Glyn followed It with another film starring Bow, Red Hair (1928). A redhead herself, she used the hair color as a symbol for passionate women, though the movie did not have much of a plot. Up to this point, all of Glyn's scripts had been for silent films. She wrote her first non-silent script, Such Men Are Dangerous, in 1929. That same year the 65-year-old novelist and screenwriter decided to return to England, in part because of tax demands.

Describing Glyn's role in Hollywood, Victoria Glendinning wrote in the Washington Post: "Elinor had a triumphant last chapter as the social arbitrator of Hollywood. Aging now, her hair dyed, her make-up over-bright, she worked on scenarios and instructed ignorant American actors on how real ladies and gentleman walked and dressed and decorated their houses. She was immensely grand."

When Glyn returned to England in 1929, she formed her own film production company and began a film-directing career that proved less than successful. Using her own money, she directed Knowing Men (1929), a comic-feminist take on men as sexual harassers. The woman at the center of the film is an heiress who assumes a false identity to learn what her suitor is really like. The final product came off as very amateur, and the screenwriter, Edward Knoblock, sued to prevent it from being released.
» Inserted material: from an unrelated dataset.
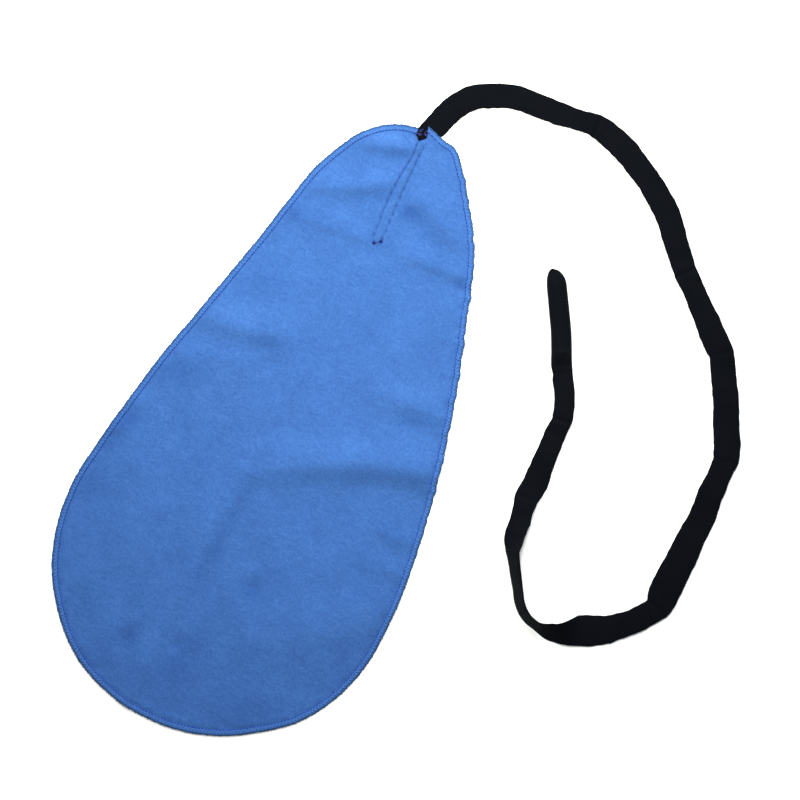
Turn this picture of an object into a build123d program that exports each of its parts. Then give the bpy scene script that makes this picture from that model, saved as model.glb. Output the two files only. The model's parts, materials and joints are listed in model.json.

Knowing Men created such a scandal that it ruined Glyn's fledgling film company.

Glyn managed to direct a second film, The Price of Things (1929), which also proved to be a commercial disaster. After two such failures Glyn retired from film work and continued to write novels until her death. In 1936 she published her autobiography, Romantic Adventures.

Glyn died on September 23, 1943, in London. Moira Petty described the late novelist in Stage magazine as "the chick-lit author of the early 1900s, with a dash of Dorothy Parker and a dollop of Barbara Cortland."